The court vacated the injunction and remanded the case to the district court to draft a new injunction more consistent with the Seventh Circuit’s opinion and the requirements of the PLRA. The court stipulated that all parties should specifically state what they consider to be the constitutional floor for treatment, that the district court must connect any specific requirements in their new injunction to individual constitutional violations under the Fourteenth Amendment and ensure their injunction addresses only these concerns, that the state may not use cost and logistics as a basis to avoid meeting constitutional requirements, and that the case should be resolved and violations corrected as swiftly as possible. With these stipulations, the case has now been returned to the district court for further review.
Discussion
The Constitution does permit states to utilize civil commitment for individuals deemed sexually dangerous; however, the laws, regulations, and programs involved in this commitment process must meet the requirements of the due process clause under the Fourteenth Amendment, including providing adequate treatment to permit the realistic possibility of symptomatic improvement facilitating release. Remedies ordered to address any violations of these constitutional requirements should be guided by the PLRA, which stipulates that ordered corrective actions should extend no farther than required to meet constitutional requirements.
It should be noted that there is no clear evidentiary basis for a particular number of hours of treatment a week that should represent the constitutional floor; psychiatric treatment for sexually dangerous persons has limited efficacy, and it is unclear what set of requirements would be most likely to result in symptomatic improvement sufficient for reasonably safe release. Indeed, the classification of “sexually dangerous person” does not correlate to any particular psychiatric diagnosis, and it is unlikely that any universally standardized course of treatment could adequately address the treatment needs of all individuals committed under the SDP Act. But legislation is clearly needed to protect the public while also protecting the individual liberty interests of individuals committed.

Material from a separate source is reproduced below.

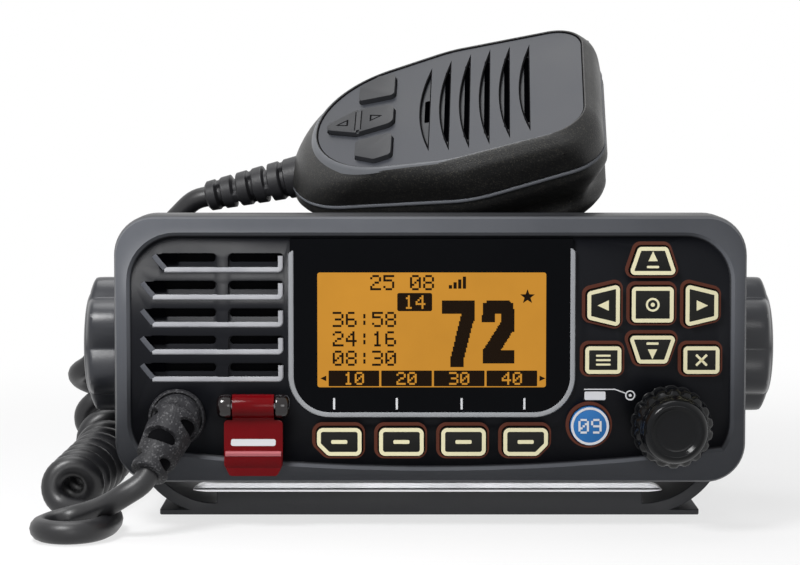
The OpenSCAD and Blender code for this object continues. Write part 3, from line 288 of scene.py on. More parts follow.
def band(outer: np.ndarray, inner: np.ndarray, low: float, high: float, high_inner: float | None = None) -> Part:
    """Makes a band between two outlines, such as the ring on a key.

    Args:
        outer: the outer outline.
        inner: the inner outline, of as many points.
        low: the height of the underside.
        high: the height of the top at the outer outline.
        high_inner: the height of the top at the inner outline, if it isn't the same.

    Returns:
        The closed part.
    """
    top = high if high_inner is None else high_inner
    rings = np.array([raised(o, z) for o, z in ((outer, low), (outer, high), (inner, top), (inner, low))])
    cols = len(outer)
    last = grid_quads(2, cols)
    last = np.where(last < cols, last + 3 * cols, last - cols)
    return rings.reshape(-1, 3), np.vstack([grid_quads(4, cols), last]).tolist()


def bars(cells: np.ndarray, size: Pair, low: float, high: float) -> Part:
    """Makes small closed blocks.

    Args:
        cells: their centres, an array of n by 2.
        size: their width and height.
        low: where they begin, out from the plane.
        high: where they end.

    Returns:
        All of them as one part.
    """
    flat = cells[:, None, :] + np.array([(-1, -1), (1, -1), (1, 1), (-1, 1)]) * np.array(size) / 2
    levels = [np.concatenate([flat, np.full(flat.shape[:2] + (1,), z)], 2) for z in (low, high)]
    one = np.array([(3, 2, 1, 0), (4, 5, 6, 7), (0, 1, 5, 4), (1, 2, 6, 5), (2, 3, 7, 6), (3, 0, 4, 7)])
    faces = (one[None] + 8 * np.arange(len(cells))[:, None, None]).reshape(-1, 4).tolist()
    return np.concatenate(levels, 1).reshape(-1, 3), faces


def joined(parts: Sequence[Part]) -> Part:
    """Joins several parts.

    Args:
        parts: the parts.

    Returns:
        All of them as one part.
    """
    first = np.cumsum([0] + [len(p) for p, _ in parts])
    faces = [[i + start for i in face] for start, (_, part) in zip(first, parts) for face in part]
    return np.vstack([p for p, _ in parts]), faces


def moved(part: Part, at: Sequence[float], scale: Sequence[float] = (1, 1, 1)) -> Part:
    """Returns a part stretched along the axes and then moved."""
    return part[0] * np.array(scale) + np.array(at), part[1]


def carried(path: np.ndarray, sideways: np.ndarray, profile: Sequence[Pair]) -> Part:
    """Carries a profile along a flat path.

    Each point is path + sideways * g, at the height z, for the profile's (g, z).

    Args:
        path: the path, n by 2.
        sideways: the direction that g is measured in, at each point of the path.
        profile: the section as (distance, height) pairs.

    Returns:
        The closed part.
    """
    return loft(np.stack([raised(path + sideways * g, z) for g, z in profile], 1))


def revolved(radius: np.ndarray, height: np.ndarray, steps: int) -> np.ndarray:
    """Turns a profile about the third axis: (radius cos a, radius sin a, height) for a full turn of angles a.

    Args:
        radius: the radii, n by 1, or n by steps where they change with the angle.
        height: the heights, n by 1.
        steps: number of angles.

    Returns:
        The rings, an array of n by steps by 3.
    """
    a = np.linspace(0, 2 * np.pi, steps, endpoint=False)
    return np.stack([radius * np.cos(a), radius * np.sin(a), np.repeat(height, steps, 1)], 2)


def line_ends(count: int, over: float) -> np.ndarray:
    """Returns for each of count points a share that grows from 0 at both ends to 1 over a number of points."""
    return np.clip(np.minimum(np.arange(count), np.arange(count)[::-1]) / over, 0, 1)


# ---------------------------------------------------------------- node helpers

Node = bpy.types.Node
NodeTree = bpy.types.NodeTree
Key = str | int


def set_inputs(node: Node, values: dict[Key, object]) -> None:
    """Sets constants on a node's own sockets."""
    for socket, value in values.items():
        node.inputs[socket].default_value = value


def add_node(tree: NodeTree, kind: str, values: dict[Key, object] | None = None, **settings: object) -> Node:
    """Adds a node to a tree.

    Args:
        tree: the tree.
        kind: the node's type.
        values: constants for its sockets.
        settings: its own properties, such as operation.

    Returns:
        The node.
    """
    node = tree.nodes.new(kind)
    for name, value in settings.items():
        setattr(node, name, value)
    set_inputs(node, values or {})
    return node


def link(tree: NodeTree, *wires: tuple[Node, Key, Node, Key]) -> None:
    """Links sockets; each wire names a node and its output, then a node and its input."""
    for source, out, target, into in wires:
        tree.links.new(source.outputs[out], target.inputs[into])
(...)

Civil commitment, which may allow individuals to be held indefinitely, differs from typical criminal conviction, which generally involves a sentence with a definitive release date. Civilly committed individuals should only be held for the purpose of decreasing public risk by treating their illness and should be regularly evaluated to see whether they have improved to the point of qualifying for release. Programs to which individuals may be civilly committed have a constitutional responsibility to provide adequate care that carries a true likelihood of addressing the symptoms of the individual’s relevant illness. Further study should be conducted to establish the efficacy of various treatment modalities in this population, and evaluators involved in the civil commitment process should take care when advising the courts on the course of action most likely to facilitate each individual’s progress toward recovery sufficient for release.